I procrastinated sharing/analyzing this quote for Instagram, Facebook, blogging etc. irrationally. I was afraid I hadn’t even come close to hitting rock bottom and I was even more terrified what rock bottom would look like; a silly superstition. Another reason I didn’t want to use it is because even if I had hit rock bottom, or even if rock bottom didn’t matter, there was no way I felt any foundation in my life to show for. So, I eagerly waited to use this quote until I was “ready;” as if I were waiting for a light to appear above my head signaling that I was exactly where I was supposed to be.


On June 15th, 2019, I began a piece called Self Help Tour:


Justine,


There was a time, there have been many times, where you have had to figure things out. There have been times you couldn’t comprehend your emotions, your existence, or even the events that surrounded your life. For a long time, you believed your soul purpose for existing was to find love (blaming my gender as well as Disney). Now that you have had many very real loves and know in your heart that your purpose is to love again and again, as well as hurt over and over; that love is only a cog in the wheels that give your life purpose.


When love betrayed you, when wellness and nurture betrayed you, you learned to be forgiving and tender hearted. You have learned that your own faults are the ripples of how your own pain has also made you imperfect.


Yes, you so badly want to be just. You want to have a well moral compass, a well mind, you want to be well loved and well nourished, but you know you cannot always rely on others for that. You also know that when you are lacking those things, none of that even matters…

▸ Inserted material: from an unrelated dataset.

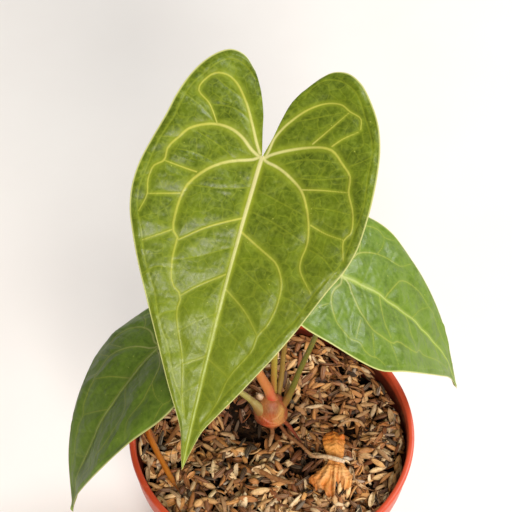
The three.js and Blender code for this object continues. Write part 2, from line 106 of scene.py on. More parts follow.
def ringed_faces(rows, sides, flip=False):
    """Faces of a stack of rings, closed at both ends by fans to two points stored after the rings."""
    faces = grid_faces(rows, sides, closed=True).tolist()
    low, last = rows * sides, (rows - 1) * sides
    for j in range(sides):
        k = (j + 1) % sides
        faces += [[low, k, j], [low + 1, last + j, last + k]]
    return [face[::-1] for face in faces] if flip else faces


def turn_in(sides):
    """Evenly spaced angles round a full turn."""
    return 2 * math.pi * np.arange(sides) / sides


def polar(radius, turn):
    """A point on the level, by its distance from the pot's axis and its direction."""
    return np.array([radius * math.cos(turn), radius * math.sin(turn)])


def grid_outline(rows, columns):
    """The points along the edge of a grid, in order round it."""
    index = np.arange(rows * columns).reshape(rows, columns)
    return np.concatenate([index[0], index[1:, -1], index[-1, -2::-1], index[-2:0:-1, 0]]).tolist()


def cad_box(node):
    """The low and high corners of a CAD node, in millimetres."""
    return [np.array(corner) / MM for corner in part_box(node)]


def cad_points(node):
    """The points of a CAD node, in millimetres."""
    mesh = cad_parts[node].data
    flat = np.empty(len(mesh.vertices) * 3)
    mesh.vertices.foreach_get("co", flat)
    return flat.reshape(-1, 3) / MM


# %% [markdown]
# ## Smooth curves and natural unevenness
#
# Grown shapes have no straight lines and no exact repeats. Two helpers give that: a curve that passes smoothly
# through a few stops, and a soft seeded unevenness made of many waves in random directions. The same seed gives
# the same plant every time.


# %% Curves and unevenness
def run_length(points):
    """Distance along a line of points, from its first point to each."""
    return np.concatenate([[0], np.cumsum(np.linalg.norm(np.diff(points, axis=0), axis=1))])


def smooth_curve(stops, count):
    """Evenly spaced points on a centripetal Catmull-Rom curve through the stops."""
    p = np.asarray(stops, float)
    p = np.vstack([2 * p[0] - p[1], p, 2 * p[-1] - p[-2]])
    runs = []
    for a, b, c, d in zip(p, p[1:], p[2:], p[3:]):
        t1 = np.linalg.norm(b - a) ** 0.5
        t2 = t1 + np.linalg.norm(c - b) ** 0.5
        t3 = t2 + np.linalg.norm(d - c) ** 0.5
        t = np.linspace(t1, t2, 16, endpoint=False)[:, None]
        a1 = (t1 - t) / t1 * a + t / t1 * b
        a2 = (t2 - t) / (t2 - t1) * b + (t - t1) / (t2 - t1) * c
        a3 = (t3 - t) / (t3 - t2) * c + (t - t2) / (t3 - t2) * d
        b1 = (t2 - t) / t2 * a1 + t / t2 * a2
        b2 = (t3 - t) / (t3 - t1) * a2 + (t - t1) / (t3 - t1) * a3
        runs.append((t2 - t) / (t2 - t1) * b1 + (t - t1) / (t2 - t1) * b2)
    dense = np.vstack([*runs, p[-2:-1]])
    length = run_length(dense)
    at = np.linspace(0, length[-1], count)
    return np.column_stack([np.interp(at, length, dense[:, k]) for k in range(dense.shape[1])])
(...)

unless you are able to provide them to and for yourself; knowing you are worth all of it.

In your struggles everything seems entirely hopeless and unfair. Times there is more hope than others. Times there seems like there is none. You keep fighting the struggle and “For what?” (constantly rings in your mind).


You’ve lost plenty. You aren’t in an outstanding place. You know things could be worse, but you don’t know if you have what it takes to see how. It doesn’t seem like a matter of if vs a matter of when.

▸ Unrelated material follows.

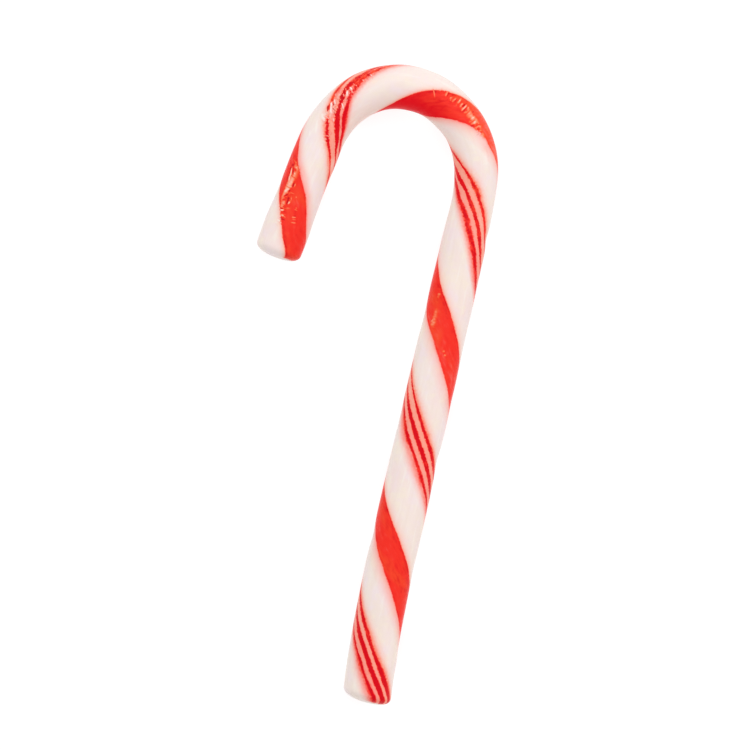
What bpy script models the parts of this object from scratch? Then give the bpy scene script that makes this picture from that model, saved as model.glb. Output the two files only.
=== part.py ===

Reflecting all those deep dark emotions though, has always been a flicker of hope. You have this revelation that your hopelessness is the very thing that keeps you going. It keeps you going because at the end of the question, “Could this really be it?”, you know that all things have an equal and opposite reaction. You know that if you are afraid of bottom, you can equally anticipate a top.


Once upon a time you were young and naive to the things that churned your life. You were a teenager cooped up in your room and didn’t know the first thing about love, sex, drugs, adulting, addictions, etc. Still, somehow you became the woman you are now which speaks loudly in doing all of those (and more) healthily and wisely.


You were in a place in your life that you knew was off and wanted so badly to change, while holding onto the things that “needed” to remain the same. That is exactly what you were doing wrong. You are trying dearly to hold onto a constant in an ever-changing reality. Even if one thing changes, then everything is changed. You feel stuck because you are trying to allow change in your life, as you know and knew in your heart is what needed to happen, while you grasped for the only life you knew for seven years to remain the same. How crazy does that sound?


As a teenager, before you experienced all the things you have, you didn’t know the first thing about any of it. Still you created a world of your own to survive, to cope, exercise the things you love, explore your interests, and to maintain balance. You wrote. You wrote until the early hours of the morning. Sometimes you’d dream, imaging the woman you wanted to become.


You won’t disappoint that girl if you have not raced in Nascar; if you have not been to Cairo, or the barrier reefs; if you haven’t ended up with the guy you know in your heart always wanted you. It won’t be a disappointment if you haven’t adopted a child yet, or learned to ride a motorcycle. (In case adoption services reads this, maybe consider rephrasing the last statement.) It won’t even frustrate you because you don’t live in the house you dreamed of designing.


The only way you could disappoint that girl that believed in the woman you are now, is if you don’t allow change to happen in your life. She’ll be disappointed if you keep holding on to her, if you keep holding onto him, if you keep holding on to it or them. She will be disappointed if you don’t stop remembering the girl you were and start believing in the woman you have yet still to become.


So, when you feel stuck or regressed, don’t. because you are not the same as you were before those events happened, nor should you be, and nor will you be. You are here for a reason, to allow change, because that is what it means to be alive: to live based on time and energy.


So rather than wasting time and energy trying to return to something or someone never meant to be returned to, do what you are meant to do and live, change, convert, grow. Believe in the ever-changing possibility of a future, whatever one you may be so fortunate to have for having one at all. Adapt, survive, live, like you have been all this time.


Perfect is a word I have never loved. It is a word extremely challenging to use appropriately in the context of ever so variable realities. So, if the woman you are trying to become is “perfect” you will be seeking for her through greater depths than rock bottom.

-------

My thoughts I’d like to add to this presently:


I have cried often over my recent love situation. I will continue to. Reaching these conclusions, I had to remind myself that as much as I want to blame myself for the situation I am in and the pain I am in. I shouldn’t. I must realize there really isn’t anyone to blame.


I only wish to love. I only wish to love my old loves, their family, my family, my friends, my old friends. That may cause pain since the ways I must love them now are never going to be in the ways I have loved them before. I knew then that I needed things to change so I allowed them even though sadly it hurt so much. I realized this so deeply this past week that my dreams of ever getting back to what was, conflagrated. From the ashes birthed a new me, a new phoenix.


In my month of feeling “stuck” was the revelation that “I had changed. And that, at least, gave me some hope: that even under ordinary circumstances, I still might find a way to live an extraordinary life.” Ransom Riggs.